The change is so significant that putting it on a chart is hard. The time needed to dispatch 1000 messages synchronously is now over 16 times shorter!

*Time needed to dispatch 1000 messages synchronously before and after the change. Less is better.

Implications for Ruby's Scheduler

Ruby's scheduler also benefits from the removal of short sleep intervals. The Ruby scheduler typically schedules thread work in 100ms increments. Short sleeps disrupt this scheduling, leading to inefficient thread management and potential context-switching overhead. The scheduler can manage threads more effectively using condition variables and mutexes, reducing the need for frequent context switches and improving overall application performance.

Rdkafka and WaterDrop Synchronicity Remarks

Karafka components and the design of librdkafka heavily emphasize asynchronous operations.

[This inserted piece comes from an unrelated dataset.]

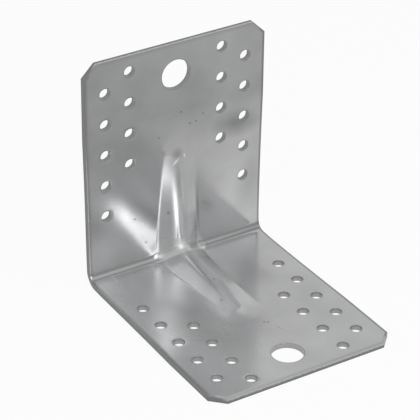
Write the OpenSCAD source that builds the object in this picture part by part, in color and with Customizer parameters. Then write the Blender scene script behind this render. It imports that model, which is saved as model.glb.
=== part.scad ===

These operations are the recommended approach for most tasks, offering superior performance and resource utilization. However, it's important to address synchronous operations. Their efficient handling is crucial, particularly for specific use cases like transactions.

This improvement in rdkafka enhances the performance of synchronous operations, making them more efficient and reliable. It is important to recognize users' diverse use cases, including those who prefer synchronous operations for their specific needs.

Conclusions

Replacing sleep with condition variables and mutexes in rdkafka significantly enhanced its performance. This approach eliminates unnecessary wait times, optimizes resource usage, and aligns better with Ruby's scheduling model. These improvements translate to a more efficient and responsive application, especially in high-performance environments where every millisecond counts.

By adopting this change, rdkafka can better handle high-volume synchronous operations, ensuring that threads wait only as long as necessary and wake up immediately when the required condition is met. This not only improves performance but also enhances the overall robustness of the system.